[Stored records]
■ ■ ■

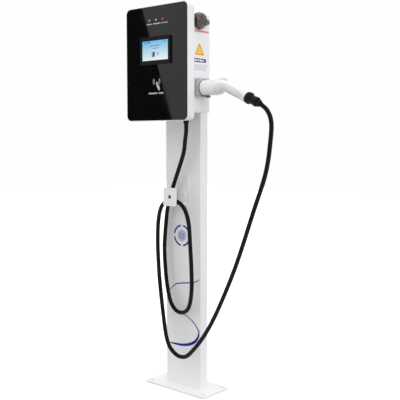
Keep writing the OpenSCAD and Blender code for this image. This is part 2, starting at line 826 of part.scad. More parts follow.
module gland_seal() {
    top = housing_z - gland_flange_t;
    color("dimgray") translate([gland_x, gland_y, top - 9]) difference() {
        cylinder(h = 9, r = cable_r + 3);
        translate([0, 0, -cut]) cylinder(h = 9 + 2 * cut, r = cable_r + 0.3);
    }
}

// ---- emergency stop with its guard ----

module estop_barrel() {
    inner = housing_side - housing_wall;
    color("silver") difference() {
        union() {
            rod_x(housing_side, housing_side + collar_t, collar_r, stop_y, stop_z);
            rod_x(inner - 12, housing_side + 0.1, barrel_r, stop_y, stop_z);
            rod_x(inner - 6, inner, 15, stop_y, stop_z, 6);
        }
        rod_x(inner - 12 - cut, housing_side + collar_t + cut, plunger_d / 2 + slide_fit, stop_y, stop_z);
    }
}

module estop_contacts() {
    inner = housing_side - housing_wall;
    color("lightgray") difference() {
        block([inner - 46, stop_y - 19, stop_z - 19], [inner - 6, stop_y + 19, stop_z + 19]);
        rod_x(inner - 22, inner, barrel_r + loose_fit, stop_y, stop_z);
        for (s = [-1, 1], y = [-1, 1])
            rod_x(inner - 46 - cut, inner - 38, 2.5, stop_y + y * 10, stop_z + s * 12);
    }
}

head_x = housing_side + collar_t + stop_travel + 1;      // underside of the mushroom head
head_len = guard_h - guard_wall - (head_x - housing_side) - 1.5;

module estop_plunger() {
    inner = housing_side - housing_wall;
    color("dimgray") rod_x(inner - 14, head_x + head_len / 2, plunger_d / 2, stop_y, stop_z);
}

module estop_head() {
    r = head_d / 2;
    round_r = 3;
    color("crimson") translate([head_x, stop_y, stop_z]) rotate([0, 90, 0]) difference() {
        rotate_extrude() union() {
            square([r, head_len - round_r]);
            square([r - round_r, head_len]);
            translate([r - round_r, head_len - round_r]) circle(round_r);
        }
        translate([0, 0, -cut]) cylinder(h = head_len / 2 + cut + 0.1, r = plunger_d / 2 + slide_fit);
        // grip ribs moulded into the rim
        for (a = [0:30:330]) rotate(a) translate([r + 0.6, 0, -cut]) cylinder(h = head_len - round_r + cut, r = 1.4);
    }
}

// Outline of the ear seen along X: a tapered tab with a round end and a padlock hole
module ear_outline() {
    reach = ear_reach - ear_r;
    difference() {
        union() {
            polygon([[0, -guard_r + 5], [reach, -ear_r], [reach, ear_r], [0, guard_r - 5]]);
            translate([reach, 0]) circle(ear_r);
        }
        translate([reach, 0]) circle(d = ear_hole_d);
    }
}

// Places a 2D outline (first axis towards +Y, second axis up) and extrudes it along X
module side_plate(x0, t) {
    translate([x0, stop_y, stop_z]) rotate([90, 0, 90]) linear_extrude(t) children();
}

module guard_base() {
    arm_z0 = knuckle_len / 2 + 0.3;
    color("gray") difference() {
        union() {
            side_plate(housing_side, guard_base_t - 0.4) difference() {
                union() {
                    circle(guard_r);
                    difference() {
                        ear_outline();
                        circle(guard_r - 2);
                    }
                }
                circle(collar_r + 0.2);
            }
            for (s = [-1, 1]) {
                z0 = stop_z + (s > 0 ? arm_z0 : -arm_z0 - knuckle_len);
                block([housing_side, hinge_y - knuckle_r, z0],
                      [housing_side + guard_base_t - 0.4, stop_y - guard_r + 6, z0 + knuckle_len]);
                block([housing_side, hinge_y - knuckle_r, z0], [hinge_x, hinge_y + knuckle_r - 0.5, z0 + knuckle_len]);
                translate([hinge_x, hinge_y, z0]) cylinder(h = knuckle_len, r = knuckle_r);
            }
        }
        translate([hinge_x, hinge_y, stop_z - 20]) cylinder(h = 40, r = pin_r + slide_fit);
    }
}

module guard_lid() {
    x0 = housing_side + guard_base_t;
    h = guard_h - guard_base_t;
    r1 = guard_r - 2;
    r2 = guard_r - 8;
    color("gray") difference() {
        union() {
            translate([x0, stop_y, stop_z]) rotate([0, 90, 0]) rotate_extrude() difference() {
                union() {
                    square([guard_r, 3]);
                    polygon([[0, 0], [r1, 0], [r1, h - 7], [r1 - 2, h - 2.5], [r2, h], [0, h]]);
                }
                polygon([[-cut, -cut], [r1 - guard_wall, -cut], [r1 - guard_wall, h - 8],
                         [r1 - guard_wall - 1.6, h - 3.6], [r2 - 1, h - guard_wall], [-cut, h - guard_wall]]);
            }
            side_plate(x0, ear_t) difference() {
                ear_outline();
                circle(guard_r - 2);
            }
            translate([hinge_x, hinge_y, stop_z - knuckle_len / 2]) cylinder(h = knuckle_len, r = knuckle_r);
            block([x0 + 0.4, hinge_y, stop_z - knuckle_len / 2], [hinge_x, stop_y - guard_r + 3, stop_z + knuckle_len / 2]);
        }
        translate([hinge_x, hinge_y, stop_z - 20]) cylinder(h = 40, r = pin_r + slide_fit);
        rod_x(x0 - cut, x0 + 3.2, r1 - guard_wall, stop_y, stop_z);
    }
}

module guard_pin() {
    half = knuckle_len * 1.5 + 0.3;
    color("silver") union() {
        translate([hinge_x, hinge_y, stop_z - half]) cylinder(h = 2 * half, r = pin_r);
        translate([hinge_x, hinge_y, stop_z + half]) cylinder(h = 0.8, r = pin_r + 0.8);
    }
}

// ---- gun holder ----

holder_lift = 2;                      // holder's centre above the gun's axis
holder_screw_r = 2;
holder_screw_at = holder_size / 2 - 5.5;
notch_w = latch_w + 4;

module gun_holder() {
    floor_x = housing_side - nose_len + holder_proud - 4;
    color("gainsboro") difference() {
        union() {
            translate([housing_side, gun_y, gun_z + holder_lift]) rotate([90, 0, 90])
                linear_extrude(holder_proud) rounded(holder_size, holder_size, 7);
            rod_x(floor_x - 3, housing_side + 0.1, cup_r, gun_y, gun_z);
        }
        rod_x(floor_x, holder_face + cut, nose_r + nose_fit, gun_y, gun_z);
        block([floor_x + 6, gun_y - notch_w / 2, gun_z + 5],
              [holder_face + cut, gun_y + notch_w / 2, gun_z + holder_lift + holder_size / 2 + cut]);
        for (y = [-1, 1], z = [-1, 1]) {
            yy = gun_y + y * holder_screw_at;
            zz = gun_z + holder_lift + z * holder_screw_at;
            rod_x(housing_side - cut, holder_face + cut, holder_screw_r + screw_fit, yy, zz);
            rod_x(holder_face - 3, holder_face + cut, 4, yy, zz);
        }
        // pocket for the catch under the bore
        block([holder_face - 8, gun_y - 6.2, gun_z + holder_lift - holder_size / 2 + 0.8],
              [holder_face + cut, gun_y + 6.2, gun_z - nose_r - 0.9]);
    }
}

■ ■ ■

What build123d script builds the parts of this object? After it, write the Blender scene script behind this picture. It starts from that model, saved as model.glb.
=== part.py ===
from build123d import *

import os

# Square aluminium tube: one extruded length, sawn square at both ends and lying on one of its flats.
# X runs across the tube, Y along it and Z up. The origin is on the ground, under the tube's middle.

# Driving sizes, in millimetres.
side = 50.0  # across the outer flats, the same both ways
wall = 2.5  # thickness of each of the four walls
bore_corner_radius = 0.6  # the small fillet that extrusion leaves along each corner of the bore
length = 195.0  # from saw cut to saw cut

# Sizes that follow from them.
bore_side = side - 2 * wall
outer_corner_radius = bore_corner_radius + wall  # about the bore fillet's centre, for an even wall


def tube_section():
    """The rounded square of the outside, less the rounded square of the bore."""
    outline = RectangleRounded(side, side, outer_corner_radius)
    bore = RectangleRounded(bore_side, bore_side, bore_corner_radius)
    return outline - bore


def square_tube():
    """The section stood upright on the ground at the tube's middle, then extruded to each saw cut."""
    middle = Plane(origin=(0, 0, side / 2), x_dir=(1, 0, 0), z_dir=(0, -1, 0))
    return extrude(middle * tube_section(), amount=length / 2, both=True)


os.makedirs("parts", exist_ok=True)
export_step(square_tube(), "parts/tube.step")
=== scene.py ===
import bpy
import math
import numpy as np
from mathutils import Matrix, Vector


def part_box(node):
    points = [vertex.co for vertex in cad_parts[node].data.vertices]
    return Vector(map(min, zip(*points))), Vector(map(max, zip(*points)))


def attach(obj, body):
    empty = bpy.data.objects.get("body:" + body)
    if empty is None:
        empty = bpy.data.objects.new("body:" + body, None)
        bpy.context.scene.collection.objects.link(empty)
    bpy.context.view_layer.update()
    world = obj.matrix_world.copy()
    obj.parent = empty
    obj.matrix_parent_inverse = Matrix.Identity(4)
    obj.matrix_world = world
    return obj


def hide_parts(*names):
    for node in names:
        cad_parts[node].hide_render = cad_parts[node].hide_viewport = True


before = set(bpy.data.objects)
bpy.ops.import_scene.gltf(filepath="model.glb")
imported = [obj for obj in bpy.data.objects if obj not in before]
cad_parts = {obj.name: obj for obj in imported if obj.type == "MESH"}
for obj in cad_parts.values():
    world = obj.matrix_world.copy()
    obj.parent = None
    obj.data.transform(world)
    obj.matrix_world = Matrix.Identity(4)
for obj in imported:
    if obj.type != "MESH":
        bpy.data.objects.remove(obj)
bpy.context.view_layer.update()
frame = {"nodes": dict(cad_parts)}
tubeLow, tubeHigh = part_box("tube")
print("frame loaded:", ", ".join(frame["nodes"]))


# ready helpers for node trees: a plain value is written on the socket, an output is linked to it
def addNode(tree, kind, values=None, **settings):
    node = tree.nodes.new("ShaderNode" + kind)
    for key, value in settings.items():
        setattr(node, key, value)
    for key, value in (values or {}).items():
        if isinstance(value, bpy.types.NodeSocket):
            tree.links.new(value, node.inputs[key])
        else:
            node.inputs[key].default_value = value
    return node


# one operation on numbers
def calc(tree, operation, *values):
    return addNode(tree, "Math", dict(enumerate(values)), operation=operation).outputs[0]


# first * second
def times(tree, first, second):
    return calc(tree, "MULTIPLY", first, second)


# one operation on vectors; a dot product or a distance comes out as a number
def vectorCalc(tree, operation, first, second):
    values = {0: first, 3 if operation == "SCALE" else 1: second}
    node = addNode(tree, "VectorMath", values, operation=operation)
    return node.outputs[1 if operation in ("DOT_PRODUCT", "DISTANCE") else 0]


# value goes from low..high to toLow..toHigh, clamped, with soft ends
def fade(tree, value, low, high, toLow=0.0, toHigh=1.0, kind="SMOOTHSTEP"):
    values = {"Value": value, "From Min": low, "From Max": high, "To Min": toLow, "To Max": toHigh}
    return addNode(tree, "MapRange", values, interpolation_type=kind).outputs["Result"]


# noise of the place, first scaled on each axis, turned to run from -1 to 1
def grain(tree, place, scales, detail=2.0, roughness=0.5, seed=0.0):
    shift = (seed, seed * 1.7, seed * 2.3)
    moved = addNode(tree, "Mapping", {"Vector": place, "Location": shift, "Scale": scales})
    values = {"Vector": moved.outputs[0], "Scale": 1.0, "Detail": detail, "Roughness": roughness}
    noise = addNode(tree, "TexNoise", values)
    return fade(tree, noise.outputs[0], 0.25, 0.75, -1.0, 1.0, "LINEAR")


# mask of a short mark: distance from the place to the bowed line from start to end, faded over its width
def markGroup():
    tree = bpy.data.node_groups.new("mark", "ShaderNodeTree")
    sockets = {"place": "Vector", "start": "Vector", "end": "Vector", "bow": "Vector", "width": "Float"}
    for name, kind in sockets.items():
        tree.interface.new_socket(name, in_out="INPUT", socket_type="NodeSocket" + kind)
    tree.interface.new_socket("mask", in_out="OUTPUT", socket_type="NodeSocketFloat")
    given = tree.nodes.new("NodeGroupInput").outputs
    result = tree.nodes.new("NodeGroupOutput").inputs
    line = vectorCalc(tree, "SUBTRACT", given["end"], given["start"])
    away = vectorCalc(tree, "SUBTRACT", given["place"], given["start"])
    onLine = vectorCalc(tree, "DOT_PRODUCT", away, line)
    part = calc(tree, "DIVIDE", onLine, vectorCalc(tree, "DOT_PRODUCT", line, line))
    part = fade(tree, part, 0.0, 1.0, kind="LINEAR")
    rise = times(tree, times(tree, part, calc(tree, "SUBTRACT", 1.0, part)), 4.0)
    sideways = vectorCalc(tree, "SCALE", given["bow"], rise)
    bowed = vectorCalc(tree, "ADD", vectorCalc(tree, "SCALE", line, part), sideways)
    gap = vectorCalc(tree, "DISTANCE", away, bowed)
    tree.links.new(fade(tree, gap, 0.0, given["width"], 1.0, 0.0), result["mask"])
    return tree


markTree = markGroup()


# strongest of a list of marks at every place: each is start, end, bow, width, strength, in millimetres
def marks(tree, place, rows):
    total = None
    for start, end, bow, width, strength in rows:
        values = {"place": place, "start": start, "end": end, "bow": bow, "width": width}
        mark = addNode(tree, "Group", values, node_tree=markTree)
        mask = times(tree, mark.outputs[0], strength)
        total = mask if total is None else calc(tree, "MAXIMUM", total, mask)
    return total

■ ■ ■

**WHAT TO DO:**
Write out, exactly as they stand, the lines from the one containing "# Sizes that follow from them." through the one containing "bpy.data.objects.remove(obj)", both ends included.

**FINAL RESULT:**
# Sizes that follow from them.
bore_side = side - 2 * wall
outer_corner_radius = bore_corner_radius + wall  # about the bore fillet's centre, for an even wall


def tube_section():
    """The rounded square of the outside, less the rounded square of the bore."""
    outline = RectangleRounded(side, side, outer_corner_radius)
    bore = RectangleRounded(bore_side, bore_side, bore_corner_radius)
    return outline - bore


def square_tube():
    """The section stood upright on the ground at the tube's middle, then extruded to each saw cut."""
    middle = Plane(origin=(0, 0, side / 2), x_dir=(1, 0, 0), z_dir=(0, -1, 0))
    return extrude(middle * tube_section(), amount=length / 2, both=True)


os.makedirs("parts", exist_ok=True)
export_step(square_tube(), "parts/tube.step")
=== scene.py ===
import bpy
import math
import numpy as np
from mathutils import Matrix, Vector


def part_box(node):
    points = [vertex.co for vertex in cad_parts[node].data.vertices]
    return Vector(map(min, zip(*points))), Vector(map(max, zip(*points)))


def attach(obj, body):
    empty = bpy.data.objects.get("body:" + body)
    if empty is None:
        empty = bpy.data.objects.new("body:" + body, None)
        bpy.context.scene.collection.objects.link(empty)
    bpy.context.view_layer.update()
    world = obj.matrix_world.copy()
    obj.parent = empty
    obj.matrix_parent_inverse = Matrix.Identity(4)
    obj.matrix_world = world
    return obj


def hide_parts(*names):
    for node in names:
        cad_parts[node].hide_render = cad_parts[node].hide_viewport = True


before = set(bpy.data.objects)
bpy.ops.import_scene.gltf(filepath="model.glb")
imported = [obj for obj in bpy.data.objects if obj not in before]
cad_parts = {obj.name: obj for obj in imported if obj.type == "MESH"}
for obj in cad_parts.values():
    world = obj.matrix_world.copy()
    obj.parent = None
    obj.data.transform(world)
    obj.matrix_world = Matrix.Identity(4)
for obj in imported:
    if obj.type != "MESH":
        bpy.data.objects.remove(obj)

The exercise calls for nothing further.